On the other hand, CAGR can be used to determine an investment’s average growth. With markets being volatile, the returns are never the same over the years. For example, an investment might grow by 12% one year and grow only by 5% the other year. Therefore, CAGR addresses the volatility and smoothens out the returns. Hence, it gives a clear picture of an investment’s overall growth. Also, it is a good measure to compare different investments.

In short, if absolute return is the distance your investment has travelled, then CAGR is the rate at which your investment has travelled or grown.

CAGR Vs Absolute Return – Which is Better?

Both absolute returns and compounded annual growth rate are useful in determining the returns from an investment. However, the difference between the two lies in the aspect of time consideration. For investments with longer durations, the CAGR value is a better measure. CAGR determines an investment’s annual growth rate, whose value usually fluctuates over the investment tenure. While on the other hand, absolute returns consider only the purchase value and sale value of an investment to calculate returns.

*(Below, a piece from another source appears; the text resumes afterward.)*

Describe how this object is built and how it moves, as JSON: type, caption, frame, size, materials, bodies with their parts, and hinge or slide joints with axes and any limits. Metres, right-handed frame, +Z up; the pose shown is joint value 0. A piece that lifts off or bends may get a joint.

For investments with a duration of less than a year, one can consider the absolute return. While, for investments with tenure greater than a year, CGAR gives a better picture. Also, with CAGR, one can compare two or more investments held for different periods. When it comes to tenure less than one year, CAGR may inflate or shrink the returns therefore, not giving the actual return.

Frequently Asked Questions

Is CAGR the same as annualized return?

Annualized return is the measure of an investment’s performance during a specific period. In other words, annualized return shows how much your investment has grown from the beginning to ending value over a certain period of time. It is the same as CAGR.

How do you convert absolute return to CAGR?

To convert absolute returns to CAGR, one should take the nth root of (Current value of the investment/ Actual investment) and subtract 1 from it. In other words,
((Current value of the investment/ Actual investment)^(1/n)) – 1 will give the CAGR value.

Why should you look for CAGR over absolute return?

CAGR considers the tenure of an investment and helps in determining the annual growth rate. On the other hand, absolute return considers only the investment value and the maturity value. Therefore, the absolute return cannot be used for comparison of different investments. Hence, CAGR is a good metric that helps investors compare the performance of different investments. It also gives a complete picture of the gains made from your investments. Furthermore, for investments with a tenure of more than one year, CAGR gives a better picture of the returns. Finally, CAGR determines the return from an investment over a specific period of time while taking into consideration the market volatility.